Does this plan mean MPs won’t be able to block a no-deal Brexit?
MPs effectively are now very time-limited in their ability to look concretely at legislation. They have two periods of time in which they can act. The first is between September 3 and somewhere between September 9 and 12, when they will sit briefly before prorogation. During this time, those opposed to Johnson’s plan will likely use all possible parliamentary mechanisms to either express their own views on Brexit, attempt to amend, or pass legislation on Brexit, or even bring down the government in a widely-expeceted vote of no confidence, potentially triggering an election.
The second period is post-prorogation. During those final two weeks of October, MPs would need to organise themselves on the basis of the content of the Queen’s speech, and the outcome of the European Council summit and whether a deal is agreed, or not.

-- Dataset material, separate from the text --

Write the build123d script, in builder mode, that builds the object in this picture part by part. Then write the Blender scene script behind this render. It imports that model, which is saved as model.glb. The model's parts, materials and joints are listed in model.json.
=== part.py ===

Both windows are very tight for anyone looking to pass legislation to to either prevent prorogation from taking place, or for enacting legislation to reduce or halt the chances of a no-deal Brexit.
Will Johnson’s plan work?
It appears that Johnson’s goal here is to turn up the heat on the EU as he attempts to strike a new Brexit deal. By decreasing the ability of MPs to block a no-deal Brexit, he shows that he really will go through with it unless Brussels makes concessions.
But prorogation is an incredibly high-risk strategy. After the enormous divisions prompted by the outcome of the 2016 Referendum, this plan again pits the government against parliament.
For ardent Brexiteers, it is the only remaining tool by which to guarantee the outcome of the referendum and ensure Brexit actually takes place (deal or no deal). For many others however (on either side of the Brexit debate, the UK itself, and the Channel), proroguing parliament is injurious to the integrity of the House, and the health of British democracy.